In unserer heutigen Welt werden hochsensible Menschen oft unterschätzt. Sie gelten als ruhiger, weicher, vielleicht auch zu empfindlich. Doch in Wahrheit erkennen sie Zusammenhänge, bevor andere überhaupt aufmerken. Sie sind feinfühlig im Umgang mit Menschen. Sie hören zu, sie beobachten, sie spüren. Ihre Entscheidungen basieren oft auf einem tiefen Gespür für Komplexität. Viele von ihnen arbeiten in kreativen Berufen, in sozialen Tätigkeiten oder in Bereichen, in denen Fingerspitzengefühl gefragt ist.

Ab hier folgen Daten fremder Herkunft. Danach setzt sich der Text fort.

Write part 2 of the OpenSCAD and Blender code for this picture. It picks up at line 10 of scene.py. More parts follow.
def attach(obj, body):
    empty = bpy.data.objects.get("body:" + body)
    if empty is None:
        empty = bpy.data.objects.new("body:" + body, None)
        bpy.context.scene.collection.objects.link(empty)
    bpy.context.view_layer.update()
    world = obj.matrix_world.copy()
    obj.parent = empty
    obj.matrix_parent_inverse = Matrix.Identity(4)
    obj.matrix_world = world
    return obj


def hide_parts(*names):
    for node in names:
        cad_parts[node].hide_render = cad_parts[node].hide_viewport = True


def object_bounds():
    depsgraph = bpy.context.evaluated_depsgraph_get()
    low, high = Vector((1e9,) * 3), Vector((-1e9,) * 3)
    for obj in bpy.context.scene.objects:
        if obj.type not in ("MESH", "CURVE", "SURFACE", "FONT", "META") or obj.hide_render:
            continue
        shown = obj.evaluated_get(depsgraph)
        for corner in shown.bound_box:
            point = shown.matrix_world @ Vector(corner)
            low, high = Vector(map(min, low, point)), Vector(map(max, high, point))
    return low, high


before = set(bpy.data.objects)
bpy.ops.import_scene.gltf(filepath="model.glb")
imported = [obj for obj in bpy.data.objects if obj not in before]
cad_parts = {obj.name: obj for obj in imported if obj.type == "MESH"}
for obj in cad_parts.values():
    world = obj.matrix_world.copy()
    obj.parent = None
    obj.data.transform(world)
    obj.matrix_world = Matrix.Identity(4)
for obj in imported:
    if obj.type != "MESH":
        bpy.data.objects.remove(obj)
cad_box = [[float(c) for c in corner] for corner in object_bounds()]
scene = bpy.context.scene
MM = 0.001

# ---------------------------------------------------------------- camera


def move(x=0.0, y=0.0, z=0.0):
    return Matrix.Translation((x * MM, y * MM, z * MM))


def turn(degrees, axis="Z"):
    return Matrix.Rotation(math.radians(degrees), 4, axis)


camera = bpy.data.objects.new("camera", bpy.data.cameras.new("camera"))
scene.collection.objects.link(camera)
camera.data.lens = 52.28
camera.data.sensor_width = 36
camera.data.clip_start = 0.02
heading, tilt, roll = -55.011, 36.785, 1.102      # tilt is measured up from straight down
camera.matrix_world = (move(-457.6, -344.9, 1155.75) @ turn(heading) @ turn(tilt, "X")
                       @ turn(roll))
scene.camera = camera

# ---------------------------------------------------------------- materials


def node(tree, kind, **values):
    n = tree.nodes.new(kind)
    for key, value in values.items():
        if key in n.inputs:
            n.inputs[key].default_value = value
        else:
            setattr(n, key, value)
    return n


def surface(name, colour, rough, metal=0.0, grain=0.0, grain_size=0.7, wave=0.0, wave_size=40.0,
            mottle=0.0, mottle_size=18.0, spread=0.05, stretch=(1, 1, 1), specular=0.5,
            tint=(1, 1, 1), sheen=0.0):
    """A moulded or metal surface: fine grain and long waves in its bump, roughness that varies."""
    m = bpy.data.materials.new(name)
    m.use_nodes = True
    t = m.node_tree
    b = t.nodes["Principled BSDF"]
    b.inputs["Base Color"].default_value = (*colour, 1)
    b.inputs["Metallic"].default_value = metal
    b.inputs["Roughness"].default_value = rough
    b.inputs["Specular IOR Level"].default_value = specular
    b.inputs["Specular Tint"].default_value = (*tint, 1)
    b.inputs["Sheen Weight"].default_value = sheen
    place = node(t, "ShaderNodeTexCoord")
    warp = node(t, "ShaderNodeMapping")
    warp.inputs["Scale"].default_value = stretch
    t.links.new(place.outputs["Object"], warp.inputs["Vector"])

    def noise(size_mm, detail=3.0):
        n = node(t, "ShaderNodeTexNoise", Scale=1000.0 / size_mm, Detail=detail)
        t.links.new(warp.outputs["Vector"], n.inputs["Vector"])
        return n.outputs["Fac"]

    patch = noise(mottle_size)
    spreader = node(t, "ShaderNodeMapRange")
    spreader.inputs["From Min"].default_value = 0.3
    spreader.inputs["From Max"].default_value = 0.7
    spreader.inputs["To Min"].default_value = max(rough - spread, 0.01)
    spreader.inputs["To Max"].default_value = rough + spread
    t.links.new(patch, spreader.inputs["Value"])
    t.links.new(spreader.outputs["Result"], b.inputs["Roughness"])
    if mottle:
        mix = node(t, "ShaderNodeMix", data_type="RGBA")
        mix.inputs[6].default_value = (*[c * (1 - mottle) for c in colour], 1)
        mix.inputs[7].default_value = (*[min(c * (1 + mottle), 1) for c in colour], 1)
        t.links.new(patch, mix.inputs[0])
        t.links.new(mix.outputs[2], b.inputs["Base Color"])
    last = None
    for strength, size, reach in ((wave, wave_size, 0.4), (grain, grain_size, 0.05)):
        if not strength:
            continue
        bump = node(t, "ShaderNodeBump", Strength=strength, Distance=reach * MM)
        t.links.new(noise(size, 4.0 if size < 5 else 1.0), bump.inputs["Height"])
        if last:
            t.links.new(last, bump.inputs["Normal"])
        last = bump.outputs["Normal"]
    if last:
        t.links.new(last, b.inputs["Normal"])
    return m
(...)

Und je lauter und schneller die Gesellschaft wird, desto wertvoller werden diejenigen, die innere Stille und Klarheit bewahren können.

Damit Hochsensible ihr Potenzial leben können, brauchen sie eines besonders dringend. Raum. Raum zur Regeneration, Raum für Rückzug, Raum für Tiefe. Sie brauchen Menschen, die ihre besondere Art nicht nur tolerieren, sondern wertschätzen. Sie brauchen Umgebungen, in denen ihre Wahrnehmung nicht überfordert wird. Und sie brauchen die Erlaubnis, sich selbst nicht als kompliziert, sondern als fein abgestimmt zu sehen.

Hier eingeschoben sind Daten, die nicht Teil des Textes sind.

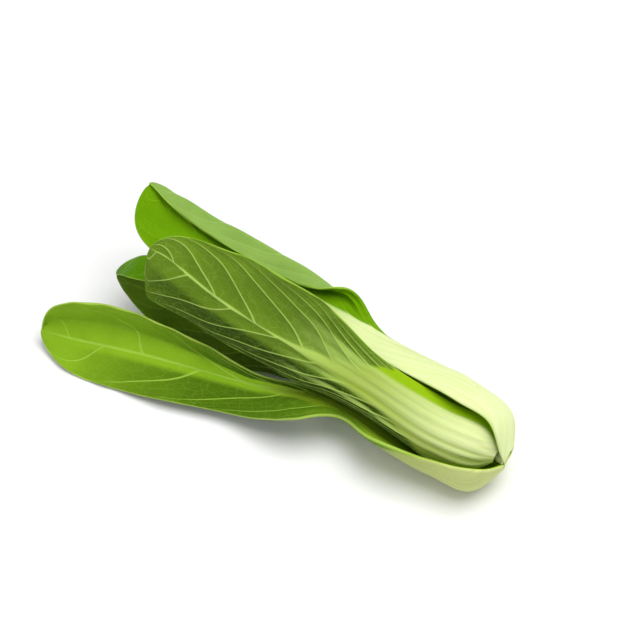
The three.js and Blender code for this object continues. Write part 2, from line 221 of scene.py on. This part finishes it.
# Root stump: (radius, distance along the axis), from the cut face to its crown inside the head.
STUMP_RADIUS = 3.4
STUMP_PROFILE = [
    (0, -1), (2.9, -1), (3.3, -0.6), (STUMP_RADIUS, 0.2), (STUMP_RADIUS, 1.2),
    (3.1, 2.2), (2.4, 3.2), (1.3, 4.1), (0, 4.6),
]


# ---- small maths ----
def ease(x):
    k = np.clip(x, 0, 1)
    return k * k * (3 - 2 * k)


def unit(v):
    return v / np.linalg.norm(v, axis=-1, keepdims=True)


def at_station(values, s):
    """A smooth curve through the values given at the stations, for every s."""
    values = np.asarray(values, float)
    span = np.diff(STATIONS)
    slope = np.diff(values) / span
    inner = (slope[:-1] * span[1:] + slope[1:] * span[:-1]) / (span[1:] + span[:-1])
    tangent = np.concatenate([slope[:1], inner, slope[-1:]])
    i = np.clip(np.searchsorted(STATIONS, s, side="right") - 1, 0, len(span) - 1)
    t = (s - STATIONS[i]) / span[i]
    u = 1 - t
    return ((1 + 2 * t) * u * u * values[i] + t * u * u * span[i] * tangent[i]
            + t * t * (3 - 2 * t) * values[i + 1] - t * t * u * span[i] * tangent[i + 1])


RIPPLES = 7                # waves that a ripple is made of


def ripple(x, y, wavelength, seed):
    """Soft irregular hills of about unit height, with a given wavelength."""
    draw = np.random.default_rng(seed)
    total = np.zeros(np.broadcast(x, y).shape)
    for _ in range(RIPPLES):
        heading = draw.uniform(0, 2 * math.pi)
        pace = 2 * math.pi / (wavelength * draw.uniform(0.7, 1.5))
        phase = draw.uniform(0, 2 * math.pi)
        total += np.sin(pace * (x * math.cos(heading) + y * math.sin(heading)) + phase)
    return total / math.sqrt(RIPPLES)


# ---- the form of a leaf ----
def axes_of(leaf):
    """The directions out from the head's axis at the leaf, and aside from it."""
    angle = math.radians(leaf["around"])
    out = np.array([0, -math.cos(angle), math.sin(angle)])
    aside = np.array([0, math.sin(angle), math.cos(angle)])
    return out, aside


def midrib_points(leaf, s):
    out, aside = axes_of(leaf)
    return (at_station(leaf["along"], s)[:, None] * ALONG + at_station(leaf["out"], s)[:, None] * out
            + at_station(leaf["aside"], s)[:, None] * aside)


def frames(leaf, s):
    """At every s: the midrib's point, the direction across the leaf and out of its lower face."""
    out, aside = axes_of(leaf)
    step = 1e-3
    ahead = midrib_points(leaf, np.minimum(s + step, 1))
    tangent = unit(ahead - midrib_points(leaf, np.maximum(s - step, 0)))
    lean = ease(s / NECK)[:, None]
    direction = unit((1 - lean) * ALONG + lean * tangent)
    outward = unit(out - (direction @ out)[:, None] * direction)
    across = np.cross(outward, direction)
    across = np.where((across @ aside)[:, None] < 0, -across, across)
    roll = np.radians(at_station(leaf["roll"], s))[:, None]
    return (midrib_points(leaf, s), outward * np.sin(roll) + across * np.cos(roll),
            outward * np.cos(roll) - across * np.sin(roll))


def half_width(leaf, side, s):
    beyond = np.maximum(0, (s - leaf["tip_start"]) / (1 - leaf["tip_start"]))
    roundness = np.sqrt(np.maximum(0, 1 - beyond ** TIP_POWER))
    waist = 1 - side["pinch"] * np.exp(-(((s - PINCH_AT) / PINCH_SPAN) ** 2))
    return at_station(side["width"], s) * np.maximum(roundness, NARROWEST) * waist


def sheet(leaf, s, t):
    """The lower face of the leaf on the grid of s, base to tip, by t, left margin to right."""
    point, across, outward = frames(leaf, s)
    surface = np.empty((len(s), len(t), 3))
    steps = 60             # short straight pieces that stand for the bend of a half
    for sign, side in ((-1, leaf["left"]), (1, leaf["right"])):
        columns = np.where(t < 0)[0] if sign < 0 else np.where(t >= 0)[0]
        reach = np.abs(t[columns])
        share = reach[:, None] * (np.arange(steps) + 0.5) / steps
        low, high = side["fold_span"]
        curl = np.radians(at_station(side["curl"], s))[:, None, None]
        fold = np.radians(at_station(side["fold"], s))[:, None, None]
        bend = curl * share + fold * ease((share - low) / (high - low))
        width = half_width(leaf, side, s)[:, None]
        sideways = np.cos(bend).mean(2) * reach * width * sign
        inward = np.sin(bend).mean(2) * reach * width
        surface[:, columns] = (point[:, None] + sideways[..., None] * across[:, None]
                               - inward[..., None] * outward[:, None])
    return surface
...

Denn Hochsensibilität ist keine Schwäche. Es ist eine Begabung, die leicht übersehen wird. Sie schenkt Empathie, Kreativität, Intuition, Schönheitssinn und moralische Tiefe. Menschen, die so fühlen, halten die Welt im Gleichgewicht. Sie erinnern daran, dass Menschlichkeit nicht im Lärm entsteht, sondern im leisen Wahrnehmen. Sie machen die Welt weicher, wärmer und wahrhaftiger.

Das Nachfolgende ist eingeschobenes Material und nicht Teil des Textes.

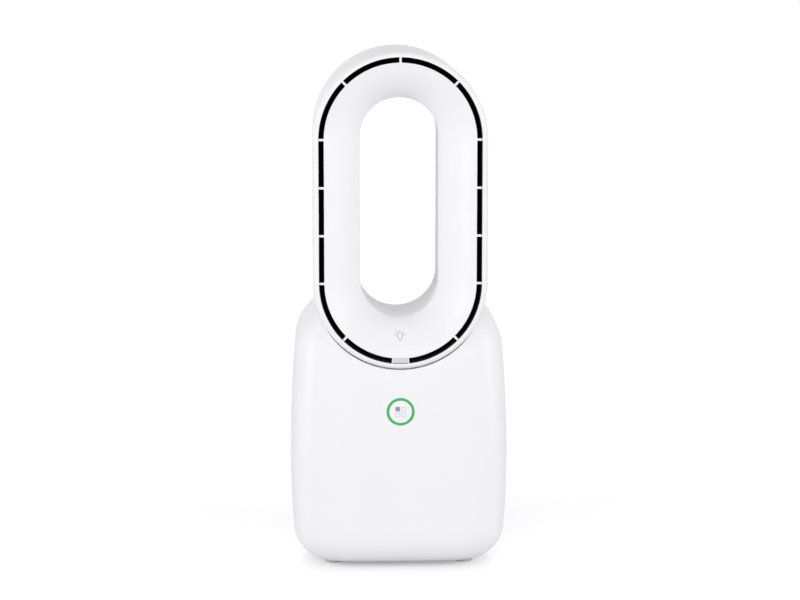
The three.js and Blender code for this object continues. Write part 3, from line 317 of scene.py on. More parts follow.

Hochsensibilität bedeutet nicht, dass man weniger aushält. Es bedeutet, dass man mehr spürt. Es bedeutet, dass das Herz etwas lauter spricht und die Welt etwas intensiver klingt. Und wer mit solchen Empfindungen lebt, hat vielleicht nicht das einfachere Leben, aber oft das tiefere.

Wenn man einmal verstanden hat, was Hochsensibilität wirklich ist, beginnt man die Welt anders zu sehen. Und vielleicht zum ersten Mal auch sich selbst.


In diesem Sinne, vielen Dank fürs Lesen und viele Grüße,

Richard



P. S. Die maskuline Schreibweise dient ausschließlich der besseren Lesbarkeit. Angesprochen sind selbstverständlich immer alle Geschlechter.